Después de más de un año, el viernes pasado volví a entrar al Teatro Colón por motivos periodísticos que ahora no vienen al caso. No voy a referirme aa las obras de restauración ni a la reapertura sino a un detalle infinitamente menor: el busto de Beethoven que solía estar al lado de la oficina de prensa. Cuando llegué al foyer lo busqué enseguida. Ahí estaba todavía. (Puede verse en la foto movida, un poco fantasmal, que saqué con el celular). Hace un tiempo, cuando el teatro cumplió cien años, escribí para el catálogo de una muestra en la Biblioteca Nacional, este texto sobre el busto. Lo que era válido entonces (y creo que fue válido desde mucho antes) sigue siendo válido ahora:
Situada un poco a la derecha de la entrada de la calle Libertad, la escultura de la cabeza de Beethoven es un enclave en el Colón. Mas allá de la utilidad eventual (cualquier asistente consuetudinario habrá dicho alguna vez “nos encontramos en el busto de Beethoven”), podría resultar interesante preguntarse por la función simbólica –el poderío emblemático– de esa escultura que el italiano Antonio Sassone hizo en 1948 y tituló Misa Solemne.

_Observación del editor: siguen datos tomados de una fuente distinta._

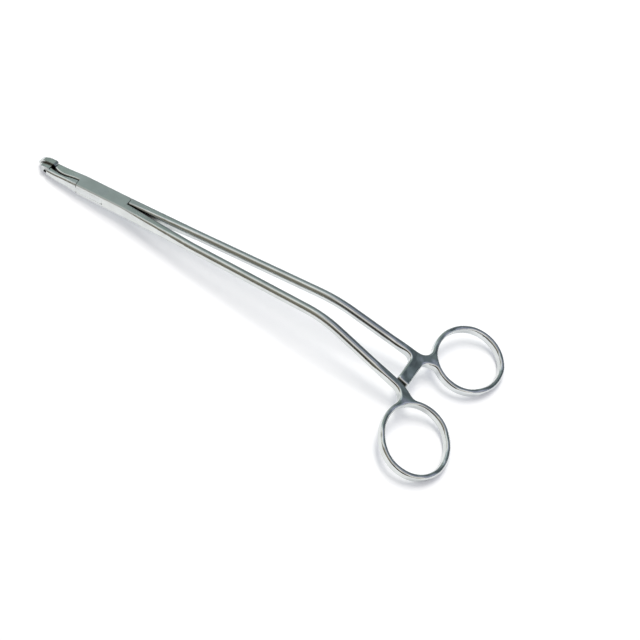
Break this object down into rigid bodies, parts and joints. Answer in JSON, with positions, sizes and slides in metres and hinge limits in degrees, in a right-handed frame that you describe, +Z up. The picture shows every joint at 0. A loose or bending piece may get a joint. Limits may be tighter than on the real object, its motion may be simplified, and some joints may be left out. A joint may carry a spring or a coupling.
{
  "type": "biopsy punch",
  "caption": "Long ring-handled biopsy punch forceps with a box joint, angled shanks, a D-shaped window jaw and a punch jaw that closes into it.",
  "frame": {"origin": "middle of the closed instrument's outline seen from above, on the surface that it lies on", "axes": "+X from the jaws to the finger rings, +Z up from the surface, +Y to the side of the punch half's finger ring"},
  "size_m": [0.217, 0.0838, 0.0205],
  "materials": {
    "window_half_steel": "satin polished stainless steel",
    "punch_half_steel": "satin polished stainless steel",
    "pin_steel": "ground flush and polished with the joint"
  },
  "bodies": {
    "window_half": {"window_jaw_half": "window_half_steel", "pivot_pin": "pin_steel"},
    "punch_half": {"punch_jaw_half": "punch_half_steel"}
  },
  "joints": [
    {"name": "jaw_opening", "type": "hinge", "parent": "window_half", "child": "punch_half", "pos_m": [-0.07428, 0, 0.00639], "axis": [-0.1137, 0, 0.9935], "range_deg": [0, 25]}
  ]
}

La verdad es que, en su materialidad, es algo más y algo menos que un busto: se trata realmente de una cabeza colosal, de apariencia hidrocefálica, cuyo gesto rígido, riguroso, evoca el vaciado de una mascarilla funeraria. Colabora con este efecto de máscara mortuoria el hecho de que los ojos estén cerrados y, sobre todo, el rictus grave, casi el labrado de una tardía vacilación metafísica.
Aunque suele olvidarse (varios directores incurrieron en ese olvido), el Colón es, antes que nada, un teatro lírico. Se sabe también que Fidelio, la única ópera que escribió Beethoven, no es lamentablemente una de las piezas centrales del canon operístico. Aun así, Beethoven es el primer olímpico con el que se topa el visitante casual que decide entrar a la sala por la entrada principal. Como recepcionista, esa figura queda sobrando en las fiestas galantes de las funciones de gran abono, animadas por apócrifos lacayos ataviados en el más puro rococó dieciochesco. Para quien preste atención, Beethoven resulta allí disolvente, escandalosamente antisocial en un sitio eminentemente social. Es el lugarteniente de una idea de la música que el fenómeno de la liturgia melómana personifica equívocamente. Los ojos de Beethoven que imaginó Sassone están cerrados al mundo, pero abiertos a su propia subjetividad. En el abismo que abren los párpados cerrados habita el tópico de “lo genial”, ese epíteto residual del romanticismo cuyo uso restringido se perdió hace mucho tiempo y que reviste ahora con su pátina prestigiosa un repertorio por lo general derivado del lenguaje histórico antes que de la singularidad.
De algún modo, ese busto de Beethoven representa el concepto de música absoluta. Obsolescente, parte del repertorio lírico que entusiasma a muchos abonados necesita del drama de la trama. La música absoluta, en cambio, depara un drama abstracto, sin intriga, libre de afectividad. Gran parte del público que asiste al Colón espera que le cuenten –que le canten– una historia; busca, además de la irrenunciable expectativa social, cercanía. El Beethoven de Sassone es la mala conciencia de la autonomía en un recinto heterónomo. Llegan últimamente noticias de que hay planes de mover el busto y llevarlo enfrente, a la Plaza Lavalle. Corre la superstición de que trae mala suerte.